TASK TO CARRY OUT> Reproduce exactly, and only, the lines running from the start of the entries below to the line containing "(CORD_X, 0, CORD_Z))".

SUPPLIED RECORDS>
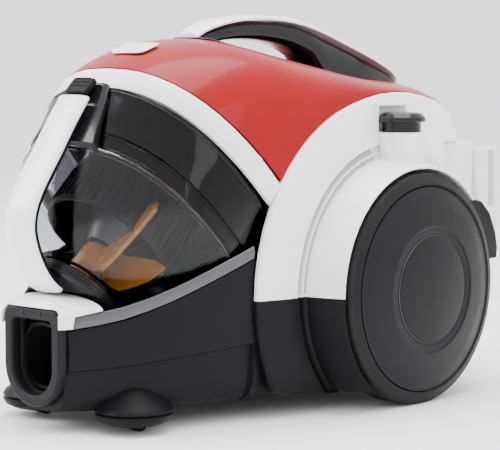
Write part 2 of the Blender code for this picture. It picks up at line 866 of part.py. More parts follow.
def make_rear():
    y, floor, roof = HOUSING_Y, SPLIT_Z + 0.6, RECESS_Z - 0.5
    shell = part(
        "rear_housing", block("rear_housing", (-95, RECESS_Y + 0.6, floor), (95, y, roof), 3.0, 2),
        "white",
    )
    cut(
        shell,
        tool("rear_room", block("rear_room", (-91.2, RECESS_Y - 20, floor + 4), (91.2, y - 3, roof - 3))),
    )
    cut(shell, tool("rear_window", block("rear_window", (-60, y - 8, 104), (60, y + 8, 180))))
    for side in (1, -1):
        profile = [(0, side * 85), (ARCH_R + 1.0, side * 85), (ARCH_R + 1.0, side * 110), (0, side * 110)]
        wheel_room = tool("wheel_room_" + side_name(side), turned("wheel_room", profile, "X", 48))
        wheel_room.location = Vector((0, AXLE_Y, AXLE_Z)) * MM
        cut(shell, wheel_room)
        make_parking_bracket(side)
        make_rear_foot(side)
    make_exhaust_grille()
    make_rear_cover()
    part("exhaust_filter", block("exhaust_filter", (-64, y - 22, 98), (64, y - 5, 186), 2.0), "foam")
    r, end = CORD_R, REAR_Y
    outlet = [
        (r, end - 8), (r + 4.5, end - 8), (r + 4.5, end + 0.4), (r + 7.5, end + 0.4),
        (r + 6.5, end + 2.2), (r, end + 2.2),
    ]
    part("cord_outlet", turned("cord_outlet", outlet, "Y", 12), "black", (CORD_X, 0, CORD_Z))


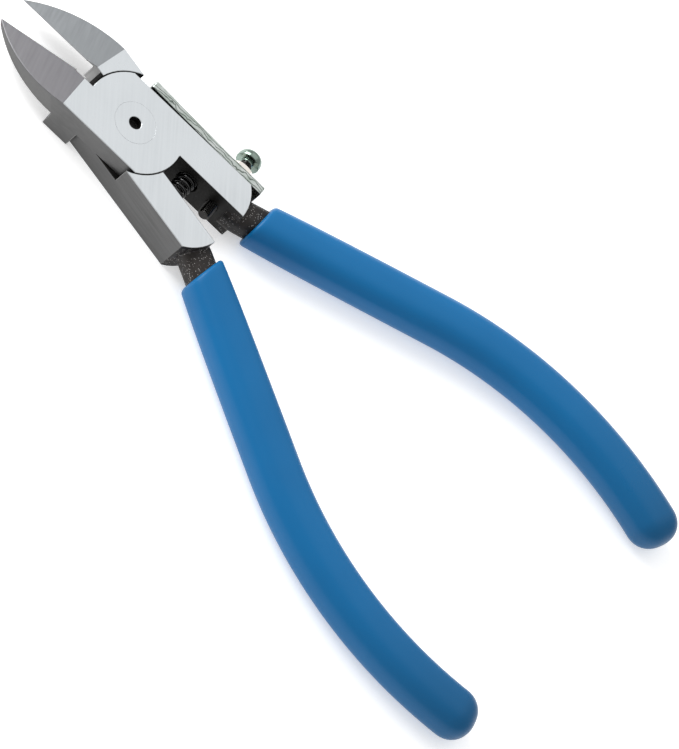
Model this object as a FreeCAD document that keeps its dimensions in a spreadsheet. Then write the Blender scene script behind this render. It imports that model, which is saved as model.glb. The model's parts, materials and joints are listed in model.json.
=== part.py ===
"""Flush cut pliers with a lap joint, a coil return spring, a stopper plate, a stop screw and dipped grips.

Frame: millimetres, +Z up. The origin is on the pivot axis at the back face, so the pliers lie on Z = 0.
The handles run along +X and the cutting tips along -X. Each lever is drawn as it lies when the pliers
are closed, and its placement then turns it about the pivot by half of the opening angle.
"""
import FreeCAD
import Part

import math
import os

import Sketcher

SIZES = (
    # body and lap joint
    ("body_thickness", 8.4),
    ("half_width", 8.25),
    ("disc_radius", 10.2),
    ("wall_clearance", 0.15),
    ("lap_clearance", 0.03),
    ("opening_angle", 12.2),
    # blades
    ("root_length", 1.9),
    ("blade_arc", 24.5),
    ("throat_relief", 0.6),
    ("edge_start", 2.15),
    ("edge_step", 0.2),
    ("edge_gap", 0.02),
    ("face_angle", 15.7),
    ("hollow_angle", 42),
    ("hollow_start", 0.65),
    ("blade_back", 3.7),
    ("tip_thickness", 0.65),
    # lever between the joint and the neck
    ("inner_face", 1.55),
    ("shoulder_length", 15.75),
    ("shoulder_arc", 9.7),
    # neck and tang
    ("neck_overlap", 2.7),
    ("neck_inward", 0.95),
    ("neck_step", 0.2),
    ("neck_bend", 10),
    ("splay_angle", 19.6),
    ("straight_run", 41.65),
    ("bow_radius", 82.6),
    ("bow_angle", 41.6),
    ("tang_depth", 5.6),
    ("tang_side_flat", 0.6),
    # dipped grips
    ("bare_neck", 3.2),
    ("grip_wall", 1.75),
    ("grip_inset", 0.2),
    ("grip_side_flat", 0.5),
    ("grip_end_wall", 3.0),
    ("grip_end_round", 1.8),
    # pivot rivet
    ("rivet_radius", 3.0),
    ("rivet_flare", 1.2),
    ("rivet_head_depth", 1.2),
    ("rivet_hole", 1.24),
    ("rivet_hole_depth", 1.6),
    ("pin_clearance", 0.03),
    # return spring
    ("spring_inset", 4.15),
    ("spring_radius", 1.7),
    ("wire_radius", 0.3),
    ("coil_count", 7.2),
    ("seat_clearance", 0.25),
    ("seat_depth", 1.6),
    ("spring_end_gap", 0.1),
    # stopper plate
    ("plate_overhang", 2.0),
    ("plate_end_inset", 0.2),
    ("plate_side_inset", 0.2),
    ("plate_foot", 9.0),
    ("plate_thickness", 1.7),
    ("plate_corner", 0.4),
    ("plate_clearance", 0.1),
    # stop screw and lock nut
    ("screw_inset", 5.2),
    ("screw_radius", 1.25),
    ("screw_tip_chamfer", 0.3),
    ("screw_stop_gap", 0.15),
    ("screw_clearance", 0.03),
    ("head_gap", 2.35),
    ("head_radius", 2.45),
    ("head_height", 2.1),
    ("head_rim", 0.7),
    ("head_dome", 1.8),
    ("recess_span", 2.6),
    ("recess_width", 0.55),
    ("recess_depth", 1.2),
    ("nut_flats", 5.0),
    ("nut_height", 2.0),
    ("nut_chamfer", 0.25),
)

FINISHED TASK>
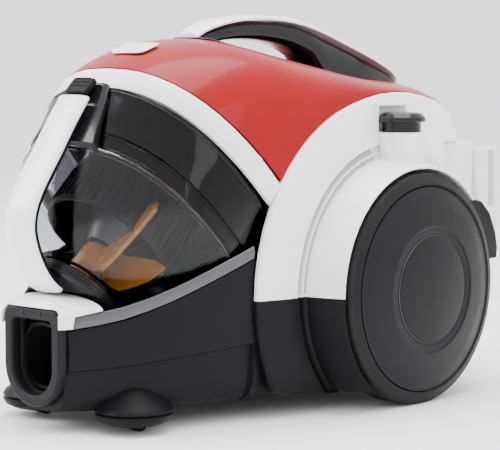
Write part 2 of the Blender code for this picture. It picks up at line 866 of part.py. More parts follow.
def make_rear():
    y, floor, roof = HOUSING_Y, SPLIT_Z + 0.6, RECESS_Z - 0.5
    shell = part(
        "rear_housing", block("rear_housing", (-95, RECESS_Y + 0.6, floor), (95, y, roof), 3.0, 2),
        "white",
    )
    cut(
        shell,
        tool("rear_room", block("rear_room", (-91.2, RECESS_Y - 20, floor + 4), (91.2, y - 3, roof - 3))),
    )
    cut(shell, tool("rear_window", block("rear_window", (-60, y - 8, 104), (60, y + 8, 180))))
    for side in (1, -1):
        profile = [(0, side * 85), (ARCH_R + 1.0, side * 85), (ARCH_R + 1.0, side * 110), (0, side * 110)]
        wheel_room = tool("wheel_room_" + side_name(side), turned("wheel_room", profile, "X", 48))
        wheel_room.location = Vector((0, AXLE_Y, AXLE_Z)) * MM
        cut(shell, wheel_room)
        make_parking_bracket(side)
        make_rear_foot(side)
    make_exhaust_grille()
    make_rear_cover()
    part("exhaust_filter", block("exhaust_filter", (-64, y - 22, 98), (64, y - 5, 186), 2.0), "foam")
    r, end = CORD_R, REAR_Y
    outlet = [
        (r, end - 8), (r + 4.5, end - 8), (r + 4.5, end + 0.4), (r + 7.5, end + 0.4),
        (r + 6.5, end + 2.2), (r, end + 2.2),
    ]
    part("cord_outlet", turned("cord_outlet", outlet, "Y", 12), "black", (CORD_X, 0, CORD_Z))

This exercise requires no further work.